Photographing the aurora
Cameras see aurora differently than eyes do. Long exposures (5-15 seconds) accumulate light, making colors appear more vivid and extensive in photos than in real time. This creates the gap between aurora photographs you've seen online and what you'll actually witness.
Modern smartphones with night modes can capture aurora. Dedicated cameras offer more control and typically better results, requiring wide apertures (f/2.8 or wider), high ISO (1600-3200), and stable tripods. Photography guides cover technical settings and composition approaches.

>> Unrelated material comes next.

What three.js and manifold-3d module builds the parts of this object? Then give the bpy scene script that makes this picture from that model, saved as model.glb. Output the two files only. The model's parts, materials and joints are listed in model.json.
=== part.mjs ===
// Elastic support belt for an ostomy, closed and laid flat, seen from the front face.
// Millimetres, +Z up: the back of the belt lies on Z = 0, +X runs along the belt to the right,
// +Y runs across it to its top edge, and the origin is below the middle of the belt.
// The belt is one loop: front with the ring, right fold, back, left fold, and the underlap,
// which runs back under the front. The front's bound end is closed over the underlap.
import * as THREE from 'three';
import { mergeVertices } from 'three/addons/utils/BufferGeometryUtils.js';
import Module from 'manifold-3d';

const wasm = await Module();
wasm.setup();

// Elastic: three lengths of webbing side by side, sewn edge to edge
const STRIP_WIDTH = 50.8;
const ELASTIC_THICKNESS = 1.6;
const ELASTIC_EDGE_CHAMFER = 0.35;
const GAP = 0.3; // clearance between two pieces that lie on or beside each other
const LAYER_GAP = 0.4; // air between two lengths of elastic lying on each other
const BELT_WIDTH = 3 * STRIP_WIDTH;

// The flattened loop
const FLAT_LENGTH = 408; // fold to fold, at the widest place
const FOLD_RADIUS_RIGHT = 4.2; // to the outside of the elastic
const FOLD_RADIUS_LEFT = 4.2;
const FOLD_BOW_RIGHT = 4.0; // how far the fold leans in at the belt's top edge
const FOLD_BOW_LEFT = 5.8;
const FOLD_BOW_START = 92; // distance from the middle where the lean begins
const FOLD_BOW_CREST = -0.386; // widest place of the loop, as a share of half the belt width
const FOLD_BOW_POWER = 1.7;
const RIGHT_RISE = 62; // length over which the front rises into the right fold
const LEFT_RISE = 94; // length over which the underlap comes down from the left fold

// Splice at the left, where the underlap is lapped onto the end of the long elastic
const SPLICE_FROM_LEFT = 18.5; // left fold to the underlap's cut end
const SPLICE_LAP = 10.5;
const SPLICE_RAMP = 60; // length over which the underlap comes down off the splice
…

Consider watching without a camera for your first display. Give yourself time to simply experience what's happening in the sky before trying to document it. You can find stunning aurora photographs easily — what you can't recreate elsewhere is your own memory of standing in Arctic darkness watching green light move across the entire sky.
Photographing the northern lights. Photo by Ismaele Tortella, Visit Norway
Practical realities
Temperature matters for comfort. Coastal northern Norway typically ranges from -5°C to -15°C in winter, though inland areas get colder. You're standing or moving slowly in this cold, often for hours, not generating body heat through exercise. Proper clothing — insulated boots, multiple layers, windproof outer shell, warm gloves — becomes non-negotiable for enjoying extended time outside.

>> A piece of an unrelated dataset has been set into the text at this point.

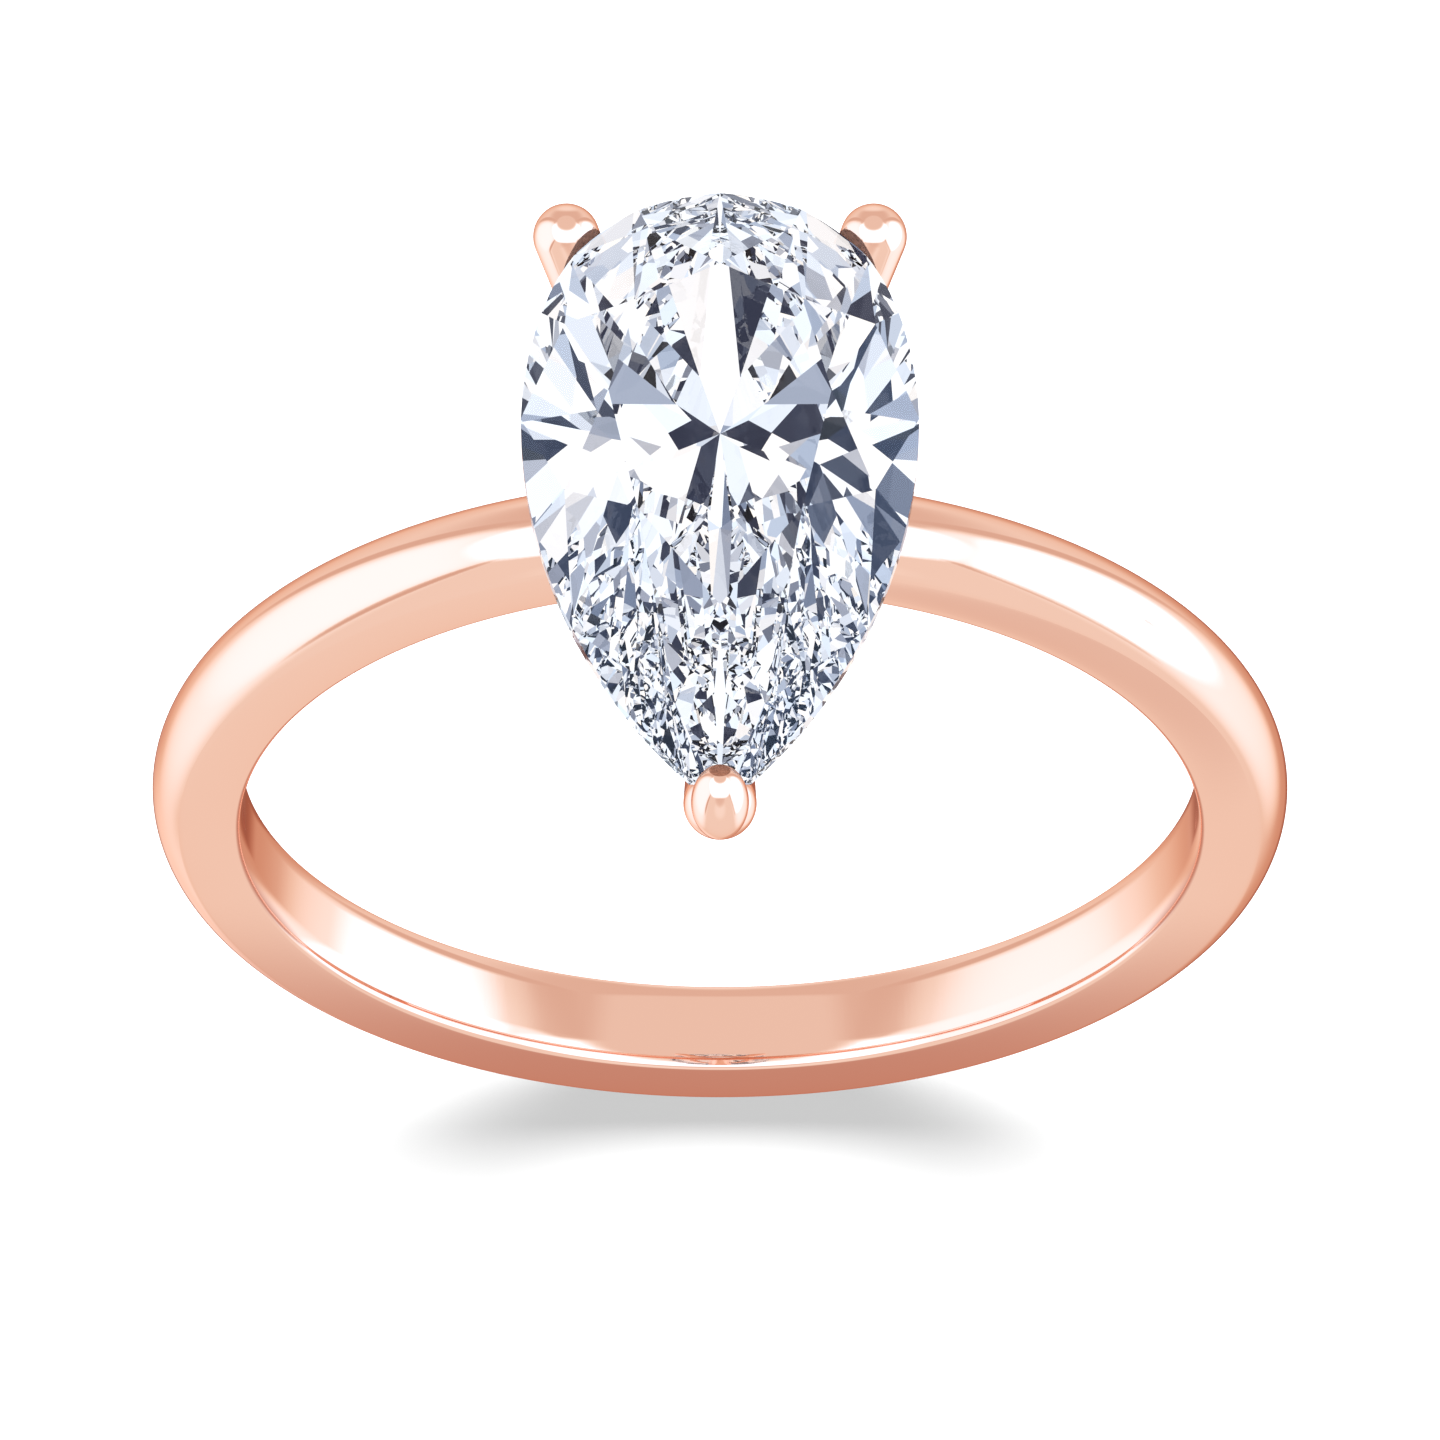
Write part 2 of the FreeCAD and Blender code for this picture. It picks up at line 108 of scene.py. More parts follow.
class HeadSizes(bpy.types.PropertyGroup):
    """Sizes of the peg, the head base and the gallery rail, in millimetres"""
    peg_radius: FloatProperty(
        name="Peg radius", description="Radius of the peg through the shank", default=0.5)
    seam: FloatProperty(
        name="Solder seam", description="Hairline round the peg inside the finger hole",
        default=0.006)
    base_length: FloatProperty(
        name="Base length", description="Head base across the ring", default=2.7)
    base_width: FloatProperty(
        name="Base width", description="Head base along the finger", default=1.7)
    base_edge: FloatProperty(
        name="Base edge", description="Softened top edge of the head base", default=0.09)
    wire_radius: FloatProperty(
        name="Rail wire", description="Radius of the gallery rail wire", default=0.3)
    rail_share: FloatProperty(
        name="Rail share", description="Rail outline as a share of the girdle outline",
        default=0.5)
    rail_tip: FloatProperty(
        name="Rail tip", description="Bend of the rail under the point", default=0.7)


class ClawSizes(bpy.types.PropertyGroup):
    """Sizes of the three claws, in millimetres and degrees"""
    dome: FloatProperty(
        name="Dome", description="Radius of a side claw's dome", default=0.6)
    foot: FloatProperty(
        name="Foot", description="Stem radius at the head base", default=0.5)
    turn: FloatProperty(
        name="Turn", description="Direction of the side claws", default=41.5)
    outset: FloatProperty(
        name="Outset", description="Dome centre outside the girdle", default=0.39)
    lift: FloatProperty(
        name="Lift", description="Dome centre above the middle of the girdle", default=0.05)
    foot_drop: FloatProperty(
        name="Foot drop", description="Stem axis below the top of the head base", default=0.5)
    foot_back: FloatProperty(
        name="Foot back", description="Foot of a side stem behind the middle", default=0.1)
    tip_radius: FloatProperty(
        name="Point stem", description="Radius of the stem at the stone's point", default=0.66)
    tip_foot_drop: FloatProperty(
        name="Point foot drop", description="Point stem axis below the top of the base",
        default=0.62)
    tip_inset: FloatProperty(
        name="Point inset", description="Round end inside the stone's point", default=0.31)
    tip_drop: FloatProperty(
        name="Point drop", description="Round end below the middle of the girdle", default=0.4)
    bead_radius: FloatProperty(
        name="Bead", description="Half width of the bead over the point", default=0.52)
    bead_reach: FloatProperty(
        name="Bead reach", description="Half length of the bead", default=0.74)
    bead_lean: FloatProperty(
        name="Bead lean", description="Lean of the bead over the stone", default=26.0)
    bead_lift: FloatProperty(
        name="Bead lift", description="Bead centre above the middle of the girdle", default=0.16)
    bead_front: FloatProperty(
        name="Bead front", description="Bead centre in front of the round end", default=0.3)
    bead_trim: FloatProperty(
        name="Bead trim", description="Share of the bead's half length left at its upper end",
        default=0.93)
    seat_gap: FloatProperty(
        name="Seat gap", description="Air between a claw's cut seat and the stone", default=0.012)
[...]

Darkness is complete. Winter nights above the Arctic Circle mean pitch black away from town lights. Headlamps or phone flashlights become necessary for moving around. This absolute darkness also means light pollution from even small settlements extends further than you'd expect — truly dark viewing locations sit well outside town boundaries.
Success requires patience. Even with three nights in good locations, weather might not cooperate every night. The aurora might appear but stay weak. Or you might witness displays so active they seem impossible. Accepting this uncertainty as part of Arctic winter makes the experience more enjoyable than expecting guaranteed results.